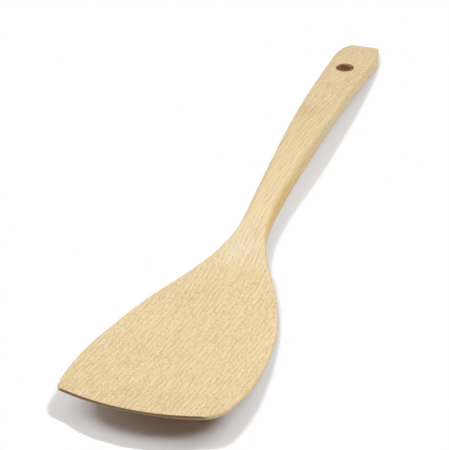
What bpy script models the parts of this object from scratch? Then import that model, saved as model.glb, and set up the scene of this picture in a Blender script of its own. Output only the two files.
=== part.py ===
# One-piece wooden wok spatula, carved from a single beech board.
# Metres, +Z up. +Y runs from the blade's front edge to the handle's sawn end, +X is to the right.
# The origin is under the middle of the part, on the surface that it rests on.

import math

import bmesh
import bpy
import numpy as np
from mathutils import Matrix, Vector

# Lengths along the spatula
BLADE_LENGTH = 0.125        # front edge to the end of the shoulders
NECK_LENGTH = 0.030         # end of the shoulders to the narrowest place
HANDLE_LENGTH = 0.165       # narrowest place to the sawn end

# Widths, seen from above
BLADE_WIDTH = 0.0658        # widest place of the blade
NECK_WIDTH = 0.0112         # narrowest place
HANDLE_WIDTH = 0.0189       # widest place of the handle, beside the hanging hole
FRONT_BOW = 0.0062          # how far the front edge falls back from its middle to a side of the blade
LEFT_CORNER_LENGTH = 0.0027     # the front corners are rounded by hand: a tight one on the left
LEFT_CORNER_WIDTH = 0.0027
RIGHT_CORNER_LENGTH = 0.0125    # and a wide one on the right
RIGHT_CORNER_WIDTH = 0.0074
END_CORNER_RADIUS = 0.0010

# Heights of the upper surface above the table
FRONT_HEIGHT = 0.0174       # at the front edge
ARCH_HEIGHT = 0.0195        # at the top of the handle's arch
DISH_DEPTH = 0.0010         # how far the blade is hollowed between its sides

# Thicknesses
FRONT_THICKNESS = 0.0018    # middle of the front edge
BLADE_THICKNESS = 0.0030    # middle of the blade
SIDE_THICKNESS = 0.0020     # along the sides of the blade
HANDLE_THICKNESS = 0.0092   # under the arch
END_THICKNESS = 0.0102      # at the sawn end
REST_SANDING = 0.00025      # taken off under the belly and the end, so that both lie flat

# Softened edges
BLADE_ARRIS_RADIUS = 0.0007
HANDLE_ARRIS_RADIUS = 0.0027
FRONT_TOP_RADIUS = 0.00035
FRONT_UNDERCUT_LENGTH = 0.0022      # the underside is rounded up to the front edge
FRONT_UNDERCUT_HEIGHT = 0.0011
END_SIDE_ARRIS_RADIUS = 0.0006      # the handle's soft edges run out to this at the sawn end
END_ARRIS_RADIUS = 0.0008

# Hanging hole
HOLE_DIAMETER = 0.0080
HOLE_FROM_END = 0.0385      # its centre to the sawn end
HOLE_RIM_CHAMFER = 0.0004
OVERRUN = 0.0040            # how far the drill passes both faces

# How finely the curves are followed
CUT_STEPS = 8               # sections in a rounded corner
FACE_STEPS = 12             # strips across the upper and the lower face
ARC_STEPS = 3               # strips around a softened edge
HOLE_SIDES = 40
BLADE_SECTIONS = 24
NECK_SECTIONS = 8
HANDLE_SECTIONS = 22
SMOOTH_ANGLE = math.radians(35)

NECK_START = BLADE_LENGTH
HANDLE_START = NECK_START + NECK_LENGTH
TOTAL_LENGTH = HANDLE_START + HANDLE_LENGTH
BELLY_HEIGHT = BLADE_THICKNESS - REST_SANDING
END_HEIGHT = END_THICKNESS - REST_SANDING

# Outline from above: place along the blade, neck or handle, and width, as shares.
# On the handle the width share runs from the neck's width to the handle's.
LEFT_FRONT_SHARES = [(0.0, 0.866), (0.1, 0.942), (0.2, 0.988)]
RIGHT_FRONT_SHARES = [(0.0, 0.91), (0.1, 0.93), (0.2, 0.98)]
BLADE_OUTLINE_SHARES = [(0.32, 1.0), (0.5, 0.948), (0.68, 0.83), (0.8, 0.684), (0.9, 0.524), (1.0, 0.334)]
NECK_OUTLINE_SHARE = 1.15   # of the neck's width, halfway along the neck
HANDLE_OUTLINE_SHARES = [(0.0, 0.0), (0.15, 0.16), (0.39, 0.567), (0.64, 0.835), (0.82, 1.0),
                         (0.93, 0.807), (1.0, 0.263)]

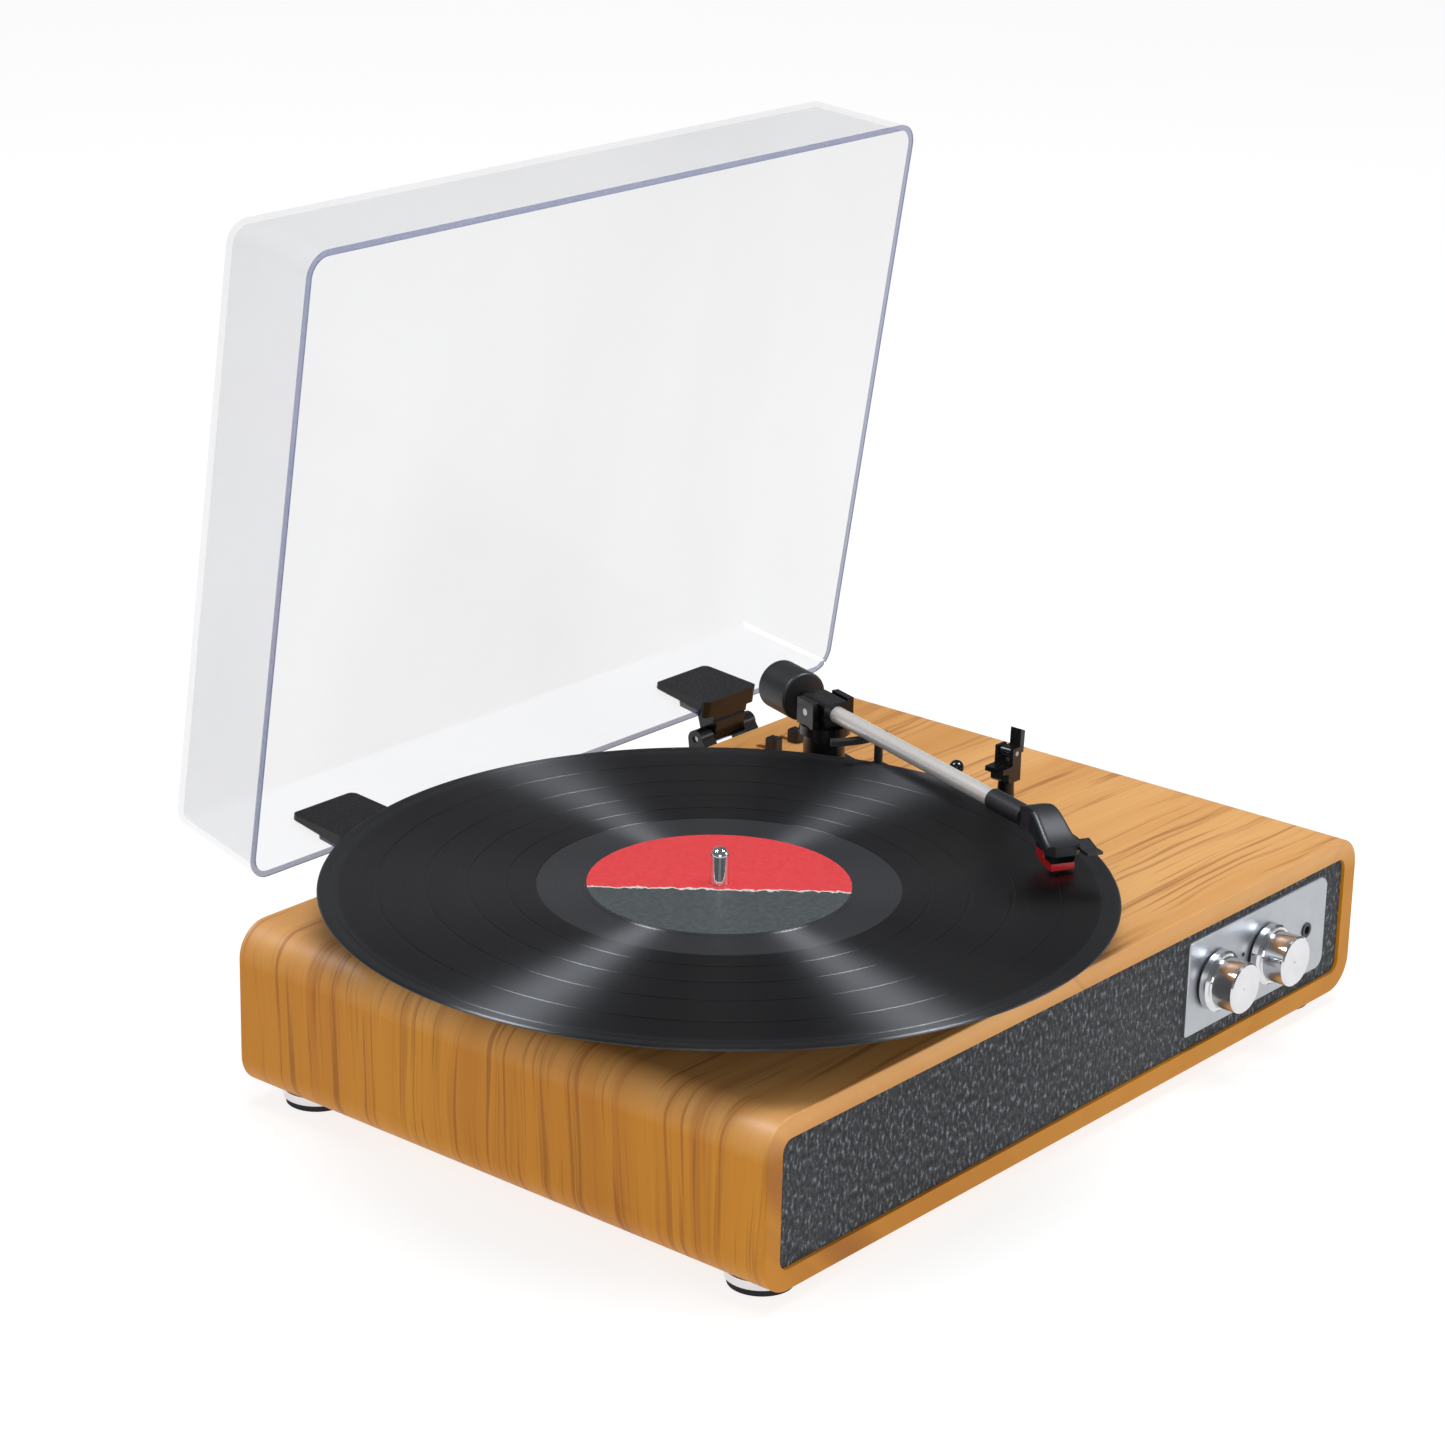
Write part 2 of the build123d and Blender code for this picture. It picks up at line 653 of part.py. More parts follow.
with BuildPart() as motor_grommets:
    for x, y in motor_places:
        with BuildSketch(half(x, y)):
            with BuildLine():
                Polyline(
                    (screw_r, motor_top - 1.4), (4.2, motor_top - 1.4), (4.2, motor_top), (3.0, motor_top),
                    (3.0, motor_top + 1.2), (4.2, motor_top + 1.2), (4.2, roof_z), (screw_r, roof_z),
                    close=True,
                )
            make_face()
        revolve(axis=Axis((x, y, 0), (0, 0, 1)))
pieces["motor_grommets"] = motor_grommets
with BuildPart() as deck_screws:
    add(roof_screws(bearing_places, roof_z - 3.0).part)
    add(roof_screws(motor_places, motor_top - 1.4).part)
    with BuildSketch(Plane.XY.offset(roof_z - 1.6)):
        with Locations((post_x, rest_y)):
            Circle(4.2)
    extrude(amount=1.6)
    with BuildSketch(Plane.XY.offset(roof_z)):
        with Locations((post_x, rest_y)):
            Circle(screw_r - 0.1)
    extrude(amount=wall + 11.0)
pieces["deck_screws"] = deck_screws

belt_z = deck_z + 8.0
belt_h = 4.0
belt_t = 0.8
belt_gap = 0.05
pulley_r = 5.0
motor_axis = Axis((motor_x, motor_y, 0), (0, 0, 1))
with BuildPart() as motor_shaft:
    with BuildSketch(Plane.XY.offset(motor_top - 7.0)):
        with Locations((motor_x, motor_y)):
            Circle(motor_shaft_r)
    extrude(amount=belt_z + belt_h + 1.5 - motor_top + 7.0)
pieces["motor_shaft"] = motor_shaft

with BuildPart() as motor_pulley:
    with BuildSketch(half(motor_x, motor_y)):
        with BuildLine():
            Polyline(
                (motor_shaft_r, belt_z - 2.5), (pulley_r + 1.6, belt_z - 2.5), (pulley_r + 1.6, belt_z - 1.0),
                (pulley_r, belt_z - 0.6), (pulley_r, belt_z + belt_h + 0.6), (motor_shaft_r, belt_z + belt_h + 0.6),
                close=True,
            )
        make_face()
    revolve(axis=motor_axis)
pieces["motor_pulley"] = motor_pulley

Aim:
Output all records verbatim.

Solution to this exercise:
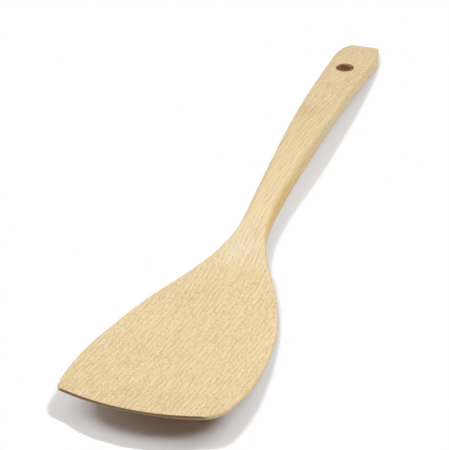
What bpy script models the parts of this object from scratch? Then import that model, saved as model.glb, and set up the scene of this picture in a Blender script of its own. Output only the two files.
=== part.py ===
# One-piece wooden wok spatula, carved from a single beech board.
# Metres, +Z up. +Y runs from the blade's front edge to the handle's sawn end, +X is to the right.
# The origin is under the middle of the part, on the surface that it rests on.

import math

import bmesh
import bpy
import numpy as np
from mathutils import Matrix, Vector

# Lengths along the spatula
BLADE_LENGTH = 0.125        # front edge to the end of the shoulders
NECK_LENGTH = 0.030         # end of the shoulders to the narrowest place
HANDLE_LENGTH = 0.165       # narrowest place to the sawn end

# Widths, seen from above
BLADE_WIDTH = 0.0658        # widest place of the blade
NECK_WIDTH = 0.0112         # narrowest place
HANDLE_WIDTH = 0.0189       # widest place of the handle, beside the hanging hole
FRONT_BOW = 0.0062          # how far the front edge falls back from its middle to a side of the blade
LEFT_CORNER_LENGTH = 0.0027     # the front corners are rounded by hand: a tight one on the left
LEFT_CORNER_WIDTH = 0.0027
RIGHT_CORNER_LENGTH = 0.0125    # and a wide one on the right
RIGHT_CORNER_WIDTH = 0.0074
END_CORNER_RADIUS = 0.0010

# Heights of the upper surface above the table
FRONT_HEIGHT = 0.0174       # at the front edge
ARCH_HEIGHT = 0.0195        # at the top of the handle's arch
DISH_DEPTH = 0.0010         # how far the blade is hollowed between its sides

# Thicknesses
FRONT_THICKNESS = 0.0018    # middle of the front edge
BLADE_THICKNESS = 0.0030    # middle of the blade
SIDE_THICKNESS = 0.0020     # along the sides of the blade
HANDLE_THICKNESS = 0.0092   # under the arch
END_THICKNESS = 0.0102      # at the sawn end
REST_SANDING = 0.00025      # taken off under the belly and the end, so that both lie flat

# Softened edges
BLADE_ARRIS_RADIUS = 0.0007
HANDLE_ARRIS_RADIUS = 0.0027
FRONT_TOP_RADIUS = 0.00035
FRONT_UNDERCUT_LENGTH = 0.0022      # the underside is rounded up to the front edge
FRONT_UNDERCUT_HEIGHT = 0.0011
END_SIDE_ARRIS_RADIUS = 0.0006      # the handle's soft edges run out to this at the sawn end
END_ARRIS_RADIUS = 0.0008

# Hanging hole
HOLE_DIAMETER = 0.0080
HOLE_FROM_END = 0.0385      # its centre to the sawn end
HOLE_RIM_CHAMFER = 0.0004
OVERRUN = 0.0040            # how far the drill passes both faces

# How finely the curves are followed
CUT_STEPS = 8               # sections in a rounded corner
FACE_STEPS = 12             # strips across the upper and the lower face
ARC_STEPS = 3               # strips around a softened edge
HOLE_SIDES = 40
BLADE_SECTIONS = 24
NECK_SECTIONS = 8
HANDLE_SECTIONS = 22
SMOOTH_ANGLE = math.radians(35)

NECK_START = BLADE_LENGTH
HANDLE_START = NECK_START + NECK_LENGTH
TOTAL_LENGTH = HANDLE_START + HANDLE_LENGTH
BELLY_HEIGHT = BLADE_THICKNESS - REST_SANDING
END_HEIGHT = END_THICKNESS - REST_SANDING

# Outline from above: place along the blade, neck or handle, and width, as shares.
# On the handle the width share runs from the neck's width to the handle's.
LEFT_FRONT_SHARES = [(0.0, 0.866), (0.1, 0.942), (0.2, 0.988)]
RIGHT_FRONT_SHARES = [(0.0, 0.91), (0.1, 0.93), (0.2, 0.98)]
BLADE_OUTLINE_SHARES = [(0.32, 1.0), (0.5, 0.948), (0.68, 0.83), (0.8, 0.684), (0.9, 0.524), (1.0, 0.334)]
NECK_OUTLINE_SHARE = 1.15   # of the neck's width, halfway along the neck
HANDLE_OUTLINE_SHARES = [(0.0, 0.0), (0.15, 0.16), (0.39, 0.567), (0.64, 0.835), (0.82, 1.0),
                         (0.93, 0.807), (1.0, 0.263)]

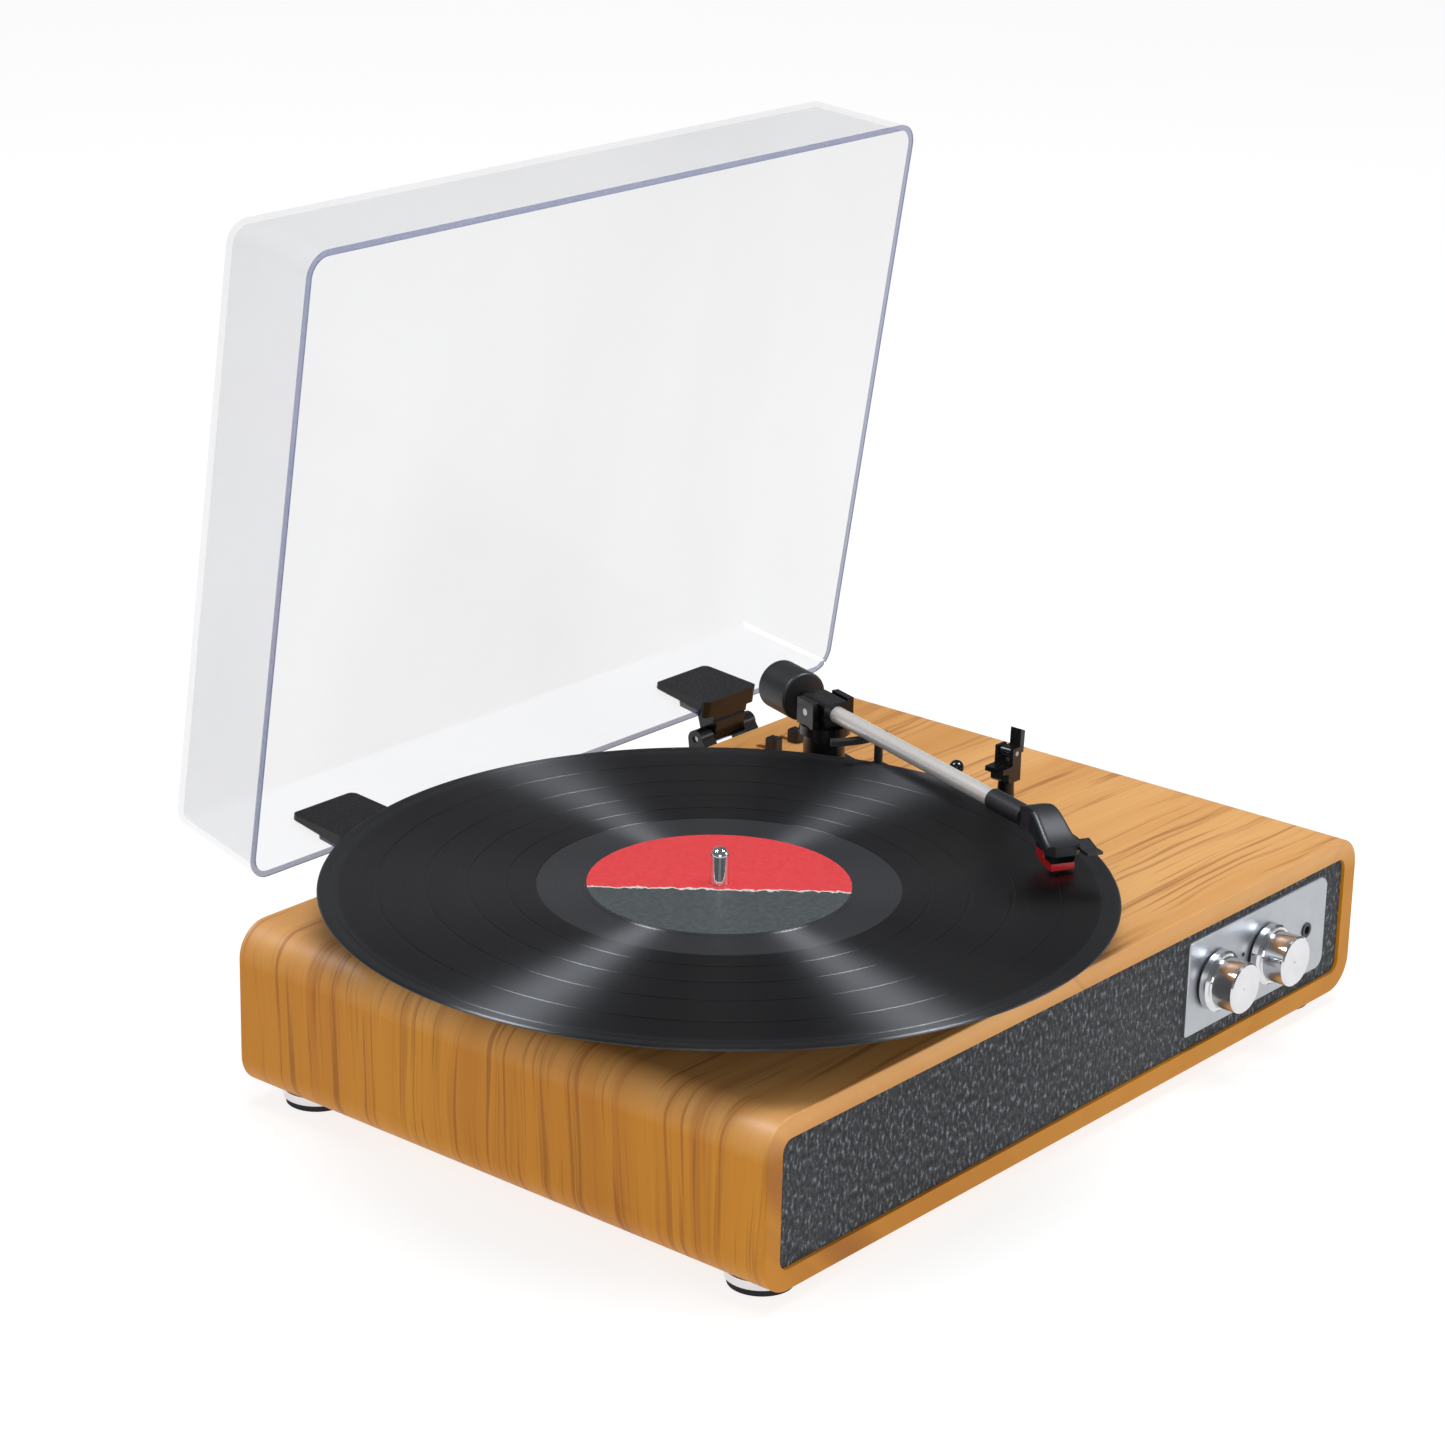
Write part 2 of the build123d and Blender code for this picture. It picks up at line 653 of part.py. More parts follow.
with BuildPart() as motor_grommets:
    for x, y in motor_places:
        with BuildSketch(half(x, y)):
            with BuildLine():
                Polyline(
                    (screw_r, motor_top - 1.4), (4.2, motor_top - 1.4), (4.2, motor_top), (3.0, motor_top),
                    (3.0, motor_top + 1.2), (4.2, motor_top + 1.2), (4.2, roof_z), (screw_r, roof_z),
                    close=True,
                )
            make_face()
        revolve(axis=Axis((x, y, 0), (0, 0, 1)))
pieces["motor_grommets"] = motor_grommets
with BuildPart() as deck_screws:
    add(roof_screws(bearing_places, roof_z - 3.0).part)
    add(roof_screws(motor_places, motor_top - 1.4).part)
    with BuildSketch(Plane.XY.offset(roof_z - 1.6)):
        with Locations((post_x, rest_y)):
            Circle(4.2)
    extrude(amount=1.6)
    with BuildSketch(Plane.XY.offset(roof_z)):
        with Locations((post_x, rest_y)):
            Circle(screw_r - 0.1)
    extrude(amount=wall + 11.0)
pieces["deck_screws"] = deck_screws

belt_z = deck_z + 8.0
belt_h = 4.0
belt_t = 0.8
belt_gap = 0.05
pulley_r = 5.0
motor_axis = Axis((motor_x, motor_y, 0), (0, 0, 1))
with BuildPart() as motor_shaft:
    with BuildSketch(Plane.XY.offset(motor_top - 7.0)):
        with Locations((motor_x, motor_y)):
            Circle(motor_shaft_r)
    extrude(amount=belt_z + belt_h + 1.5 - motor_top + 7.0)
pieces["motor_shaft"] = motor_shaft

with BuildPart() as motor_pulley:
    with BuildSketch(half(motor_x, motor_y)):
        with BuildLine():
            Polyline(
                (motor_shaft_r, belt_z - 2.5), (pulley_r + 1.6, belt_z - 2.5), (pulley_r + 1.6, belt_z - 1.0),
                (pulley_r, belt_z - 0.6), (pulley_r, belt_z + belt_h + 0.6), (motor_shaft_r, belt_z + belt_h + 0.6),
                close=True,
            )
        make_face()
    revolve(axis=motor_axis)
pieces["motor_pulley"] = motor_pulley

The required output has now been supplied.